Regarding the usefulness of signed bytes: small data types like ubyte, sbyte, short, ushort and even float are mostly useful in aggregates, like arrays and arrays of structs. They are not so useful if you need only one of them.
Recently I have used an array of sbyte values to represent indexes in a short array (statically known to be shorter than 127 items). Using 1 byte instad of an int/uint/size_t saves space if you have many of such indexes. And saving space means reducing cache misses. And to represent those indexes I used a sbyte instead of a ubyte because I have used -1 to represent "missing value").
sbyte values are not used often, but it's right to have them too in a system language.
Comment #9 by bearophile_hugs — 2014-10-09T16:02:27Z
The principle of least surprise is utterly violated with this: byte is unsigned everywhere except for D.
A symmetric name can be tiny/utiny (for tiny int).
(In reply to Andrej Mitrovic from comment #2)

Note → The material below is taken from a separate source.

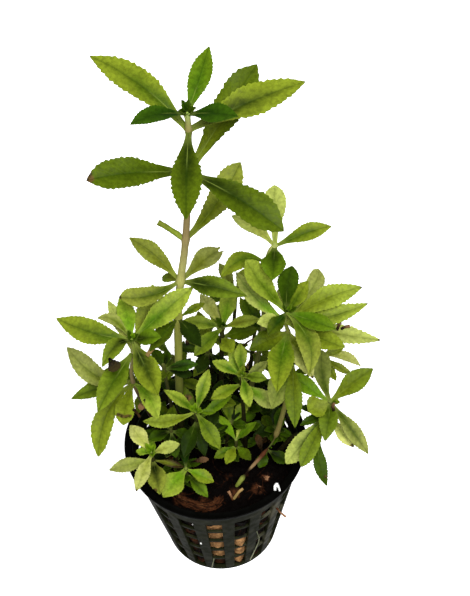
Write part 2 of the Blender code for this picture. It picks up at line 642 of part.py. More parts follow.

> Although I agree with you I think it's way too late to fix this without
> breaking tons of code.
Another easy task for dfix, BTW.
Comment #12 by samjnaa — 2015-10-17T10:53:26Z
If the default signage of byte is going to be changed, then I support the request for tiny/utiny (a very nice choice) or some other <name>/u<name> pair.
byte would then be aliased to utiny/u<name> and ubyte slowly deprecated and removed.
I personally haven't had much problem with byte/ubyte, but I can see where it would be a problem for others.
Comment #13 by dmitry.olsh — 2018-05-16T14:53:53Z
Like it or not but changing `byte` to be unsigned and `sbyte` to be signed or some such is ton of _trivial_ breakage that gives us exactly 0 benefit.
It may appease C# programmers, but I believe name of signed byte is the least of their problems. Java has signed byte as `byte` though so not w/o precedent.